PROVIDED DATA →
::::::::

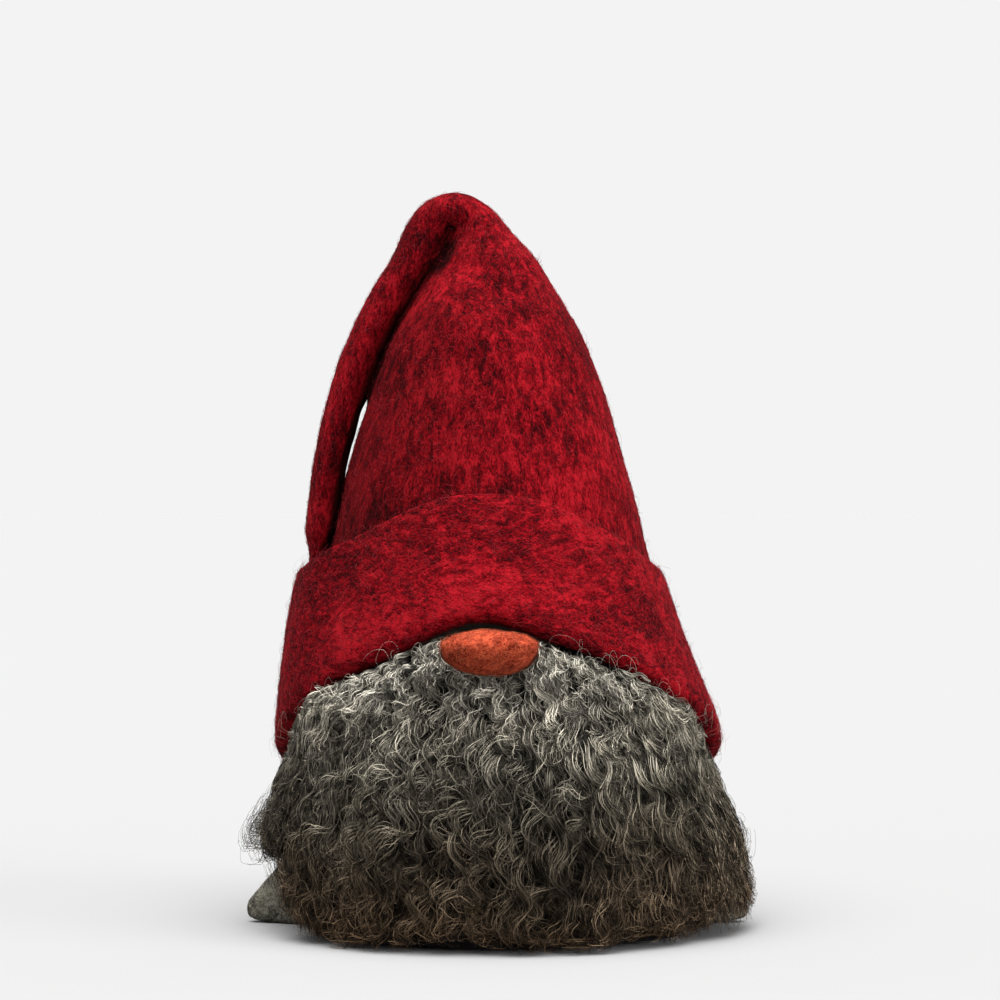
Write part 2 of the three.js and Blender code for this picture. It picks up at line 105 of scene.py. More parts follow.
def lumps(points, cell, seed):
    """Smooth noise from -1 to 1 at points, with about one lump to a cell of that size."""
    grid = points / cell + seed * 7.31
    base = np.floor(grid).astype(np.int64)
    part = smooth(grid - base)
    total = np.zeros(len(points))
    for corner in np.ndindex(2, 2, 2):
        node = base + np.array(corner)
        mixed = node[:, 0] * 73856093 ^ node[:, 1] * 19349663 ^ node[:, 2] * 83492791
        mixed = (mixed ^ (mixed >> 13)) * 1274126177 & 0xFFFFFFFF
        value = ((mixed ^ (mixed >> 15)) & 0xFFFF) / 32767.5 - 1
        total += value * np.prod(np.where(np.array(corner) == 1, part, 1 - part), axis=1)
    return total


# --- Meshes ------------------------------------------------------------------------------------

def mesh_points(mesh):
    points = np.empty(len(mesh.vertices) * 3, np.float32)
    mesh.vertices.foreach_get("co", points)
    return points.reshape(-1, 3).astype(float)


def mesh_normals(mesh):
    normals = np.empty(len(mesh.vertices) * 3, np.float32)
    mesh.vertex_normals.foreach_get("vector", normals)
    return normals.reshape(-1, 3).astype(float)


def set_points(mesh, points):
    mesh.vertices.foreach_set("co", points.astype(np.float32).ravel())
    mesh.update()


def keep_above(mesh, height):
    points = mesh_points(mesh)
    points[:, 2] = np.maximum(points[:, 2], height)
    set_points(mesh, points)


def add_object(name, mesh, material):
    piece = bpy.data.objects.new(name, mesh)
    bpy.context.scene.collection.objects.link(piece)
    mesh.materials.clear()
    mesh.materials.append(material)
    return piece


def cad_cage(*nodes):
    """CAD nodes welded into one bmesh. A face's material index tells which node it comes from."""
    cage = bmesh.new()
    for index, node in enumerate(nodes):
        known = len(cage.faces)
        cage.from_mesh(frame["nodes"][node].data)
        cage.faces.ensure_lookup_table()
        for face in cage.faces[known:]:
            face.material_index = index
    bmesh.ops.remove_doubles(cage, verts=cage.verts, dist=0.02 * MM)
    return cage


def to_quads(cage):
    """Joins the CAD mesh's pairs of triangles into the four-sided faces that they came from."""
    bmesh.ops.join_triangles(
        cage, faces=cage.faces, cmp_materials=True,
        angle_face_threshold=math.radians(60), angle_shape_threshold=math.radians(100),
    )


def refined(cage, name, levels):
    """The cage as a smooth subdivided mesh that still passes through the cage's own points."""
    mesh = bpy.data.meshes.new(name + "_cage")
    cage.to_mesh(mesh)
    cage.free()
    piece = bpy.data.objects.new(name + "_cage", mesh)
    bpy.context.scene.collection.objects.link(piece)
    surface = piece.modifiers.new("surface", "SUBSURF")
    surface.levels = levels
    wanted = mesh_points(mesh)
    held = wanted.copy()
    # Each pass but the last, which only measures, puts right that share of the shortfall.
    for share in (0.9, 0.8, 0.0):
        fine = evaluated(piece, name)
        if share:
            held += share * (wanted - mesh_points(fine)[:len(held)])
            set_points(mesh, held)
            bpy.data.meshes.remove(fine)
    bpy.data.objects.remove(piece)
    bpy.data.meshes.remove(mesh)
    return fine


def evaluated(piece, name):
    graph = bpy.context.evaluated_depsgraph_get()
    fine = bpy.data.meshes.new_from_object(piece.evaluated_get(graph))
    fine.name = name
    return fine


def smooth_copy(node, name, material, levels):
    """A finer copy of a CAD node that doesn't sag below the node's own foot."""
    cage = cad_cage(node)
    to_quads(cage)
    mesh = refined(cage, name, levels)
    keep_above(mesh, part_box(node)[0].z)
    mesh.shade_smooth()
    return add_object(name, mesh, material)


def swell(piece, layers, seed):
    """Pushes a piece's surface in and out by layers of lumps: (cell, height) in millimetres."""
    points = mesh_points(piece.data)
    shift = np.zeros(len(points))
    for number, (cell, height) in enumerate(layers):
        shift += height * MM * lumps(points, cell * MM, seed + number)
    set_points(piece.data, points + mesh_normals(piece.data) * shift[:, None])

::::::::

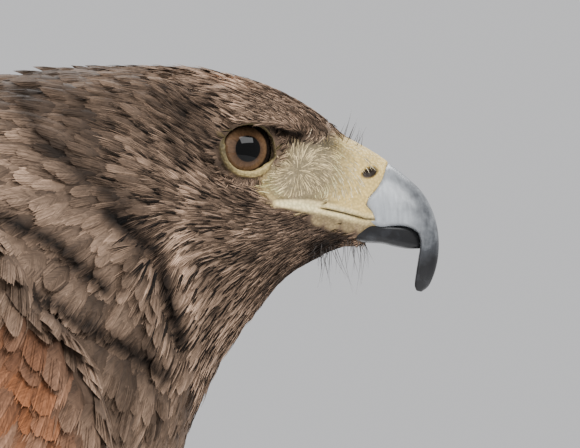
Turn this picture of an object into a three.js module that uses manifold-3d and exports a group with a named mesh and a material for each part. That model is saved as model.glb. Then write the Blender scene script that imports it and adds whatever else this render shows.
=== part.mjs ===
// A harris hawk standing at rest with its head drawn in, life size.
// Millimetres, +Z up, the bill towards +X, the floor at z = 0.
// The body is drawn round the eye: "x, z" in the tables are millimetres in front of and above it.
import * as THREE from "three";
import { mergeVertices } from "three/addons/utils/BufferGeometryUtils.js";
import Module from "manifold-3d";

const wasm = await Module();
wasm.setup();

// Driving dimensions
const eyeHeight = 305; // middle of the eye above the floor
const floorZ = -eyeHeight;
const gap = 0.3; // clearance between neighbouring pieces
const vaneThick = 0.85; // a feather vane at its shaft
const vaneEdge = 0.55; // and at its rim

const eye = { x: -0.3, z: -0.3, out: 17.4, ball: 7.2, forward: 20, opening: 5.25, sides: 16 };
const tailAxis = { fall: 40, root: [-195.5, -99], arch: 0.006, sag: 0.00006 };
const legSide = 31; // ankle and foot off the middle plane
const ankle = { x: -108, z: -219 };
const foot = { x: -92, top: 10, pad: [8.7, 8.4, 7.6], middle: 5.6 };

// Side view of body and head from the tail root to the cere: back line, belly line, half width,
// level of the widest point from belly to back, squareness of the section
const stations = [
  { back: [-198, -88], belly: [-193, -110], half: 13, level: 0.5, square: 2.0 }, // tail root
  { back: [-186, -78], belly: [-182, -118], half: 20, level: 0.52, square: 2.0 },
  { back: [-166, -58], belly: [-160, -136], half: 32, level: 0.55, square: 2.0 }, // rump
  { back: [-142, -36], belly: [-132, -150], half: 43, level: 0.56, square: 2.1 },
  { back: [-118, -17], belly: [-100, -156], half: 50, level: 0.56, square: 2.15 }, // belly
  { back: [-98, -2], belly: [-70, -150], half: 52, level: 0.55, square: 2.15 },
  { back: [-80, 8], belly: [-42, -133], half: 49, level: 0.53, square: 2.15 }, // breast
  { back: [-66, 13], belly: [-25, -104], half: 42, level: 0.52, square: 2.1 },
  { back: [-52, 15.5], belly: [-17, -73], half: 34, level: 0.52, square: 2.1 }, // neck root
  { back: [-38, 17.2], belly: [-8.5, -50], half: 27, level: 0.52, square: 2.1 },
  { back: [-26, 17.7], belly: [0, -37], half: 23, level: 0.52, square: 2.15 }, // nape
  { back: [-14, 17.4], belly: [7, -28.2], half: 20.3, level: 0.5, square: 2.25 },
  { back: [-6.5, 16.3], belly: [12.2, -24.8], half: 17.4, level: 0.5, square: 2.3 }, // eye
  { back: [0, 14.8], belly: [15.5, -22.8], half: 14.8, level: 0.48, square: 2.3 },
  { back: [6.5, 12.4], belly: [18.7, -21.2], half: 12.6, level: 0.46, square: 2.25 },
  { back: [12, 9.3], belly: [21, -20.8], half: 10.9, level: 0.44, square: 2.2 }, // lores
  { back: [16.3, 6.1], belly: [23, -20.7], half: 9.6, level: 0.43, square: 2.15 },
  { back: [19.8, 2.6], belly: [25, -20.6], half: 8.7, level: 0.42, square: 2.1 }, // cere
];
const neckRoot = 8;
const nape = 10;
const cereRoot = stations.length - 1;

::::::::

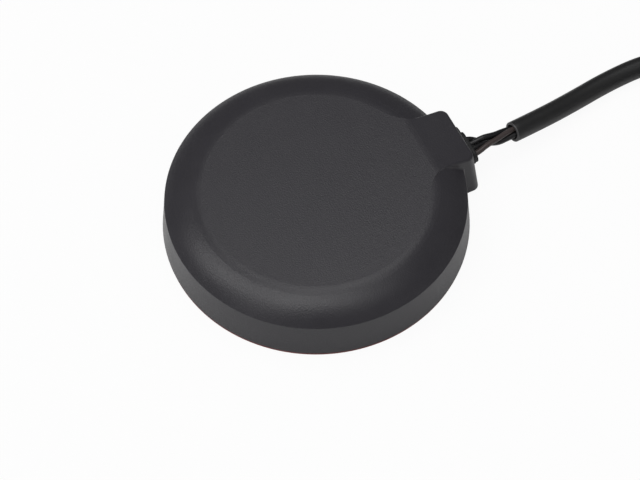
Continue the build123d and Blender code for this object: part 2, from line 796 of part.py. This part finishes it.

::::::::

WHAT IS BEING ASKED →
Only the lines from the one containing "Turn this picture" to the one containing "import Module from" are to be printed, both ends included, exactly as written.

EXPECTED ANSWER →
Turn this picture of an object into a three.js module that uses manifold-3d and exports a group with a named mesh and a material for each part. That model is saved as model.glb. Then write the Blender scene script that imports it and adds whatever else this render shows.
=== part.mjs ===
// A harris hawk standing at rest with its head drawn in, life size.
// Millimetres, +Z up, the bill towards +X, the floor at z = 0.
// The body is drawn round the eye: "x, z" in the tables are millimetres in front of and above it.
import * as THREE from "three";
import { mergeVertices } from "three/addons/utils/BufferGeometryUtils.js";
import Module from "manifold-3d";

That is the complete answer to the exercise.